9. How much progress do you expect Governor Christie to make on this issue in the next few years – a lot, a little, or no real progress?
10. Would you say your family has fully recovered from the storm, partially recovered, barely recovered, or not recovered at all?
11. Are you satisfied or dissatisfied with New Jersey’s Sandy recovery effort so far?
[Is that very or somewhat (satisfied/dissatisfied)?]
Methodological Note: The classification of “Hardest Hit Area” refers to those parts of the state most impacted by Superstorm Sandy and includes zip codes covering coastal communities – on both beach and bay – in the four Jersey Shore counties as well as flooded urban communities in the northern part of the state (e.g. Moonachie, Little Ferry, Hoboken, parts of Jersey City, Perth Amboy, etc.). These areas represent 13% of the survey sample.

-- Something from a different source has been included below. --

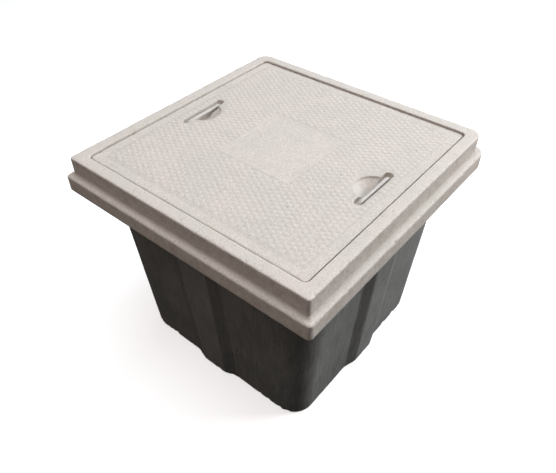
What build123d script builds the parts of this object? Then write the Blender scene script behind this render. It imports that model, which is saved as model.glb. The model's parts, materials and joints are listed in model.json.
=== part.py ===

The Monmouth University/Asbury Park Press Poll was conducted by the Monmouth University Polling Institute from December 4 to 8, 2013 with a statewide random sample of 802 adult residents, including 602 contacted via live interview on a landline telephone and 200 via live interview on a cell phone. Monmouth is responsible for all aspects of the survey questionnaire design, data weighting and analysis. For results based on the total sample, one can say with 95% confidence that the error attributable to sampling has a maximum margin of plus or minus 3.5 percentage points. Sampling error increases as the sample size decreases, so statements based on various population subgroups, such as separate figures reported by gender or party identification, are subject to more error than are statements based on the total sample. In addition to sampling error, one should bear in mind that question wording and practical difficulties in conducting surveys can introduce error or bias into the findings of opinion polls.
It is the Monmouth University Polling Institute’s policy to conduct surveys of all adult New Jersey residents, including voters and non-voters, on issues that affect the state. Specific voter surveys are conducted when appropriate during election cycles.